Now I've gone and confused myself! I'm still fairly sure that the problem cannot be properly stated in formal terms, and yet I think I've figured out a solution. One of those has to be wrong. I'll present my suggested solution, then I'll go back and try to work out if I can see a way to formally state the problem.
When I say a solution, I mean an explanation of why they all have to wait until the 100th day, and what new information is provided at each stage. It turns out that new information becomes available every night when the ferry departs empty, and also on the Oracle's pronouncement on the first day (but not on subsequent days).
I shall use unary predicate C(r) to indicate u\geq r, where u is the number of blue-eyed people, and unary predicate K to indicate 'everybody knows that'. I will use indices to signify repeated applications of K. Thus K^3C(7) means
'Everybody knows that (Everybody knows that (Everybody knows that (u\geq 7)))'
Say there are n blue-eyed people (I'll call each such person a 'blue' from now on). It is not hard to show that we people with eyes of other colours do not affect the calculations, so we will omit them from consideration.
Then each person can see n-1 blues. So we have
$$KC(n-1)$$
A given person P entertains two possibilities, that u=n or u=n-1. In the second case, P will be non-blue, and what do they know about what others know? Each other person P' will be able to see (n-2) blues. On the other hand if u=n each other person P' will be able to see n-1 blues. So P knows that regardless of their own eye colour, each other person P' can see at least n-2 blues. That is, P knows that KC(n-2). Hence we have, since P is arbitrary:
$$K^2C(n-2)$$
Now think about what P knows about what another person P' knows. P knows it might be the case that P is non-blue and if so, for each other person P' it appears possible that P' is also non-blue. For P' considering that case they realize that each person P'' in the group excluding P' and P can see n-3 blues, so they know that u\geq n-3. For P' considering the alternative, where P' is blue, P'' can see n-2 blues. So either way P'' knows u\geq n-2. So P knows that P' knows that P'' knows that n\geq n-3. Whence we have:
$$K^3C(n-3)$$
We can continue this process, noting that at each step the exponent of K and the argument of C add to n.

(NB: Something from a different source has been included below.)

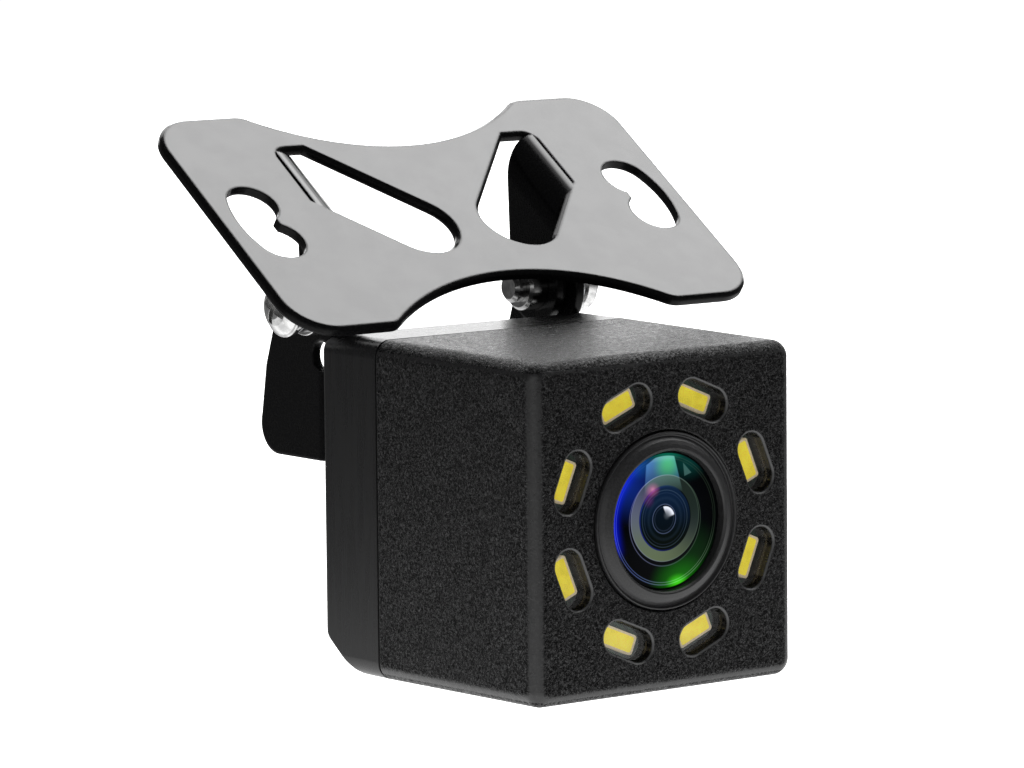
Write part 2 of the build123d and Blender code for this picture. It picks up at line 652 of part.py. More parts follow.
CROWN, FLINT = rear_pair()
SENSOR_Y = SENSOR_BOARD_Y
BACK_Y = SENSOR_BOARD_Y + SENSOR_BOARD_T
NODES = {
    "front_shell": front_shell(),
    "rear_cover": rear_cover(),
    "cover_seal": cover_seal(),
    "cover_screws": screws_at([(-POST_X, COVER_SCREW_Z), (POST_X, COVER_SCREW_Z)], 25.6, 0.8, 12.6, 1.6, 1.2),
    "led_window_pads": window_pads(),
    "led_packages": led_packages(),
    "led_phosphors": led_phosphors(),
    "led_board": led_board(),
    "led_board_screws": screws_at([(-9.6, 0), (9.6, 0)], LED_BOARD_Y + LED_BOARD_T, 0.48, 2.1, 1.0, 0.6),
    "led_resistors": led_resistors(),
    "led_wires": led_wires(),
    "lens_bezel": lens_bezel(),
    "front_element": front_element(),
    "lens_barrel": lens_barrel(),
    "lens_o_ring": lens_o_ring(),
    "lens_spacer_front": spacer_front(),
    "second_element": second_element(),
    "aperture_disc": tube(BORE_R - 0.05, 1.2, 5.22, 5.36),
    "lens_spacer_rear": tube(BORE_R - 0.05, 3.4, 5.38, 6.63),
    "rear_crown_element": CROWN,
    "rear_flint_element": FLINT,
    "lens_retainer": tube(BORE_R - 0.02, 3.3, 9.32, 10.6),
    "lens_holder": lens_holder(),
    "holder_screws": screws_at([(6.1, -6.1), (-6.1, 6.1)], BACK_Y, 0.6, 2.7, 1.1, 0.7),
    "ir_filter": prism(Rectangle(8.6, 8.6), 12.2, 12.55),
    "image_sensor": block(-3.7, 3.7, 13.75, SENSOR_Y, -3.3, 3.3),
    "sensor_cover_glass": block(-3.3, 3.3, 13.45, 13.73, -2.9, 2.9),
    "sensor_board": sensor_board(),
    "board_screws": screws_at([(0, BOARD_POST_Z), (0, -BOARD_POST_Z)], BACK_Y, 0.58, 4.4, 1.1, 0.7),
    "video_processor": chip(0, -1.0, 6.0, 6.0, BACK_Y, 0.9),
    "board_capacitors": capacitors(),
    "header_pins": header_pins(),
    "header_block": header_block(),
    "power_board": power_board(),
    "power_inductor": inductor(),
    "power_capacitor": electrolytic(),
    "cable_socket": cable_socket(),
    "cable_plug": cable_plug(),
    "core_red": cable_core(0),
    "core_black": cable_core(1),
    "core_yellow": cable_core(2),
    "core_white": cable_core(3),
    "cable_boot": cable_boot(),
    "cable_jacket": cable_jacket(),
    "yoke": yoke(),
    "yoke_screws": screws_at([(-POST_X, YOKE_SCREW_Z), (POST_X, YOKE_SCREW_Z)], 28.28, 0.8, 15.2, 1.6, 1.1),
    "mounting_plate": mounting_plate(),
    "clinch_nuts": mirrored(clinch_nut()),
    "pivot_screws": mirrored(pivot_screw()),
    "lock_washers": mirrored(lock_washer()),
    "flat_washers": mirrored(flat_washer()),
    "friction_washers": mirrored(friction_washer()),
}

for node, solids in NODES.items():
    save(node, solids)
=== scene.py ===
import json
import math

import bpy
from mathutils import Matrix, Vector


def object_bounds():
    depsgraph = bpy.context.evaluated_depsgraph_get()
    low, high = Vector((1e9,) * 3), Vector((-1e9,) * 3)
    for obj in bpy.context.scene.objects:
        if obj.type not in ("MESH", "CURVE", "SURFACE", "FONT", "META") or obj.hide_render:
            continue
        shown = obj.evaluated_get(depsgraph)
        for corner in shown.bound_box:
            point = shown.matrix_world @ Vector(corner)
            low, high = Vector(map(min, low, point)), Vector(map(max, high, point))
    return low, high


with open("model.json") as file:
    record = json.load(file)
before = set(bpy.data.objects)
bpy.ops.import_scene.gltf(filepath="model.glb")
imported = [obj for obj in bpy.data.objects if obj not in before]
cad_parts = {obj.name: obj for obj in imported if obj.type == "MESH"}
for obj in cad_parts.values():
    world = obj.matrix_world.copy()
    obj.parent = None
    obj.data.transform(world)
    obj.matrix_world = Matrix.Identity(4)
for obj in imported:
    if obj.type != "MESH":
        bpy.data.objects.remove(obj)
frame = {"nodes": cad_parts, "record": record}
CAD_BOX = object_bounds()
MM = 0.001
PIVOT_Y, PIVOT_Z = 29.9, 15.5
PLATE_NORMAL = (0.0, -0.5750, 0.8181)
PLATE_RISE = 7.94
LAMP_RING_R = 9.9
LAMP_EDGE_R = 1.38
LAMP_HALF_LENGTH = 1.2
CAMERA_DISTANCE = 433.7
FOCAL_LENGTH = 195.926
FLOOR_DROP = 14.0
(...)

So the initial state of knowledge of all players can be written as a vector of statements:
$$KC(n-1),\ K^2C(n-2),\ K^3C(n-3),\ ...\ ,\ K^{n-2}(2),\ K^{n-1}(1),\ K^n(0)$$
The ends are the easiest to interpret. The left says that everybody knows u\geq n-1 and the right says that everybody knows - ad infinitum - that there are at least zero blues.
Then the oracle speaks. Everybody hears her, and everybody knows that everybody else has heard her, so it is now the case that, for any natural number r, we have K^rC(1). This enables us to strengthen the last component of the knowledge vector by increasing the argument to C, but does not affect any of the other components. The new knowledge vector is:
$$KC(n-1),\ K^2C(n-2),\ K^3C(n-3),\ ...\ ,\ K^{n-2}(2),\ K^{n-1}(1),\ K^n(1)$$
So the oracle has communicated new information, not about what people know directly but about what they know others know others know others know...

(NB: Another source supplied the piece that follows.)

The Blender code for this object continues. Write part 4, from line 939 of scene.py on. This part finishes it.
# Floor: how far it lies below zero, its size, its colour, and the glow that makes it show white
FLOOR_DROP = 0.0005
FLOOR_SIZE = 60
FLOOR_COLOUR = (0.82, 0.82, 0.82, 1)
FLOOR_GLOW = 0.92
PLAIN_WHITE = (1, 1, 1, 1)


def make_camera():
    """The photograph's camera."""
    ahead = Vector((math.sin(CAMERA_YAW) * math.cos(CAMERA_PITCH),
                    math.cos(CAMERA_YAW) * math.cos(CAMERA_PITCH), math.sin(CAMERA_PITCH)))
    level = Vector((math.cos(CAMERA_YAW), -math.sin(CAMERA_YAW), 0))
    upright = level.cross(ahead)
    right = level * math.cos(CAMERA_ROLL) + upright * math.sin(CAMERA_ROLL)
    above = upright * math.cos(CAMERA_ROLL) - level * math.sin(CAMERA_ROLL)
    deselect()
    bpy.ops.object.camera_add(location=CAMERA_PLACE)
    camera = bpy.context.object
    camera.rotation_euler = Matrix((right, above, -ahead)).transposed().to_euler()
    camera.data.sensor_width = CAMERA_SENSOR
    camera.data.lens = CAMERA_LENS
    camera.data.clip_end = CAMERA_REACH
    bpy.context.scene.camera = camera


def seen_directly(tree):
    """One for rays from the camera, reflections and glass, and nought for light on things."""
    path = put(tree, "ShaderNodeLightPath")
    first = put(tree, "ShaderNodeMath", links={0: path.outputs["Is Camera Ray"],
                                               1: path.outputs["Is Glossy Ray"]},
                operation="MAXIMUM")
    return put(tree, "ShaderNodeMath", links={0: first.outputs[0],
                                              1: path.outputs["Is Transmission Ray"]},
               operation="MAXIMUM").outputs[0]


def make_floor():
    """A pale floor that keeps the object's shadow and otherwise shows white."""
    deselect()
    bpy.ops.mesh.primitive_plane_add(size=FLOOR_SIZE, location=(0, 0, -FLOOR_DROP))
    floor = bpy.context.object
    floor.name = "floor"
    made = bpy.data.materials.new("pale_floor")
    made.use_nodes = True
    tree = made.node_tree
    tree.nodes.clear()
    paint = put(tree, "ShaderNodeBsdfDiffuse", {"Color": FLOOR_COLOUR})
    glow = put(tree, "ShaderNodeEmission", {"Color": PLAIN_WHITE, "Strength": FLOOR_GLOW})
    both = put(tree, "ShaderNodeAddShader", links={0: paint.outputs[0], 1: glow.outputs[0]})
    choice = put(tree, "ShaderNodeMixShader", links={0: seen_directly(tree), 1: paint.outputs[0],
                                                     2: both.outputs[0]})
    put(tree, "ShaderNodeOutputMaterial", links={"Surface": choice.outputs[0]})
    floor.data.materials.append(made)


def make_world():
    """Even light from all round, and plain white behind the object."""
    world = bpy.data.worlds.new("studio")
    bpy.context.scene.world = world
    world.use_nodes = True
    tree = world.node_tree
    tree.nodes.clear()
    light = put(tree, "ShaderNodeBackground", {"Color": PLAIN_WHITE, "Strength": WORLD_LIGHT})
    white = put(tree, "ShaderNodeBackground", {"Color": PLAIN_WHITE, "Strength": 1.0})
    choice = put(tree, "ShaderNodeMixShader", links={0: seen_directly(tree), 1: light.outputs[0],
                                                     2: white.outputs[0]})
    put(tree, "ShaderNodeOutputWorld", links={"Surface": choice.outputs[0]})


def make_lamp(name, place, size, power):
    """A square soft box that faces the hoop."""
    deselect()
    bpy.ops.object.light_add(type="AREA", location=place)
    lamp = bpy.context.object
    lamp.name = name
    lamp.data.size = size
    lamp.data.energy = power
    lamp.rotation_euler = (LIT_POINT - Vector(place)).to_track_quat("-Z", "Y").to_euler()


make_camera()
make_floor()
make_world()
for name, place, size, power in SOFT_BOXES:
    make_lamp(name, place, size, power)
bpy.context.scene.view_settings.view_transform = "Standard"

Next, the ferry leaves and, if n>1 then nobody is on it. So now everybody knows that there are at least two blues, and they know that everybody else knows that, and they can prefix the K operator to that as many times as they like. The new knowledge vector is:
$$KC(n-1),\ K^2C(n-2),\ K^3C(n-3),\ ...\ ,\ K^{n-3}(3)\ ,\ K^{n-2}(2),\ K^{n-1}(2),\ K^n(2)$$
The next piece of new info is when the ferry leaves empty on day 2, provided n>2. Then everybody knows (to the umpteenth power) that u\geq 3. So the new knowledge vector is:
$$KC(n-1),\ K^2C(n-2),\ K^3C(n-3),\ ...\ ,\ K^{n-4}(4)\ ,\ K^{n-3}(3)\ ,\ K^{n-2}(3),\ K^{n-1}(3),\ K^n(3)$$
This continues, and each day the knowledge vector changes, by the minimum argument to all C predicates being increased by 1.
The general form of the knowledge vector after an empty ferry departure on day r is a vector of n components, of which the jth is:
$$K^{j}C(\max(n-j,r+1))$$
Each day, the knowledge of what others know others know increases, even though the direct knowledge of each person about the number of blues does not change.
When the ferry departs empty on day n-2 the knowledge vector has arguments with a minimum of n-1. Now, for the first time, everybody knows that everybody knows (etc, etc) that u\geq n-1. But they still don't know if their own eyes are blue. They only discover that when the ferry departs empty on day n-1 and the knowledge vector arguments attain a minimum of n. So, for all r we now have K^rC(n).
So they all leave on the nth day's ferry.
Every day there was new info from the ferry departure. And the first oracle pronouncement was necessary, although the subsequent ones were not.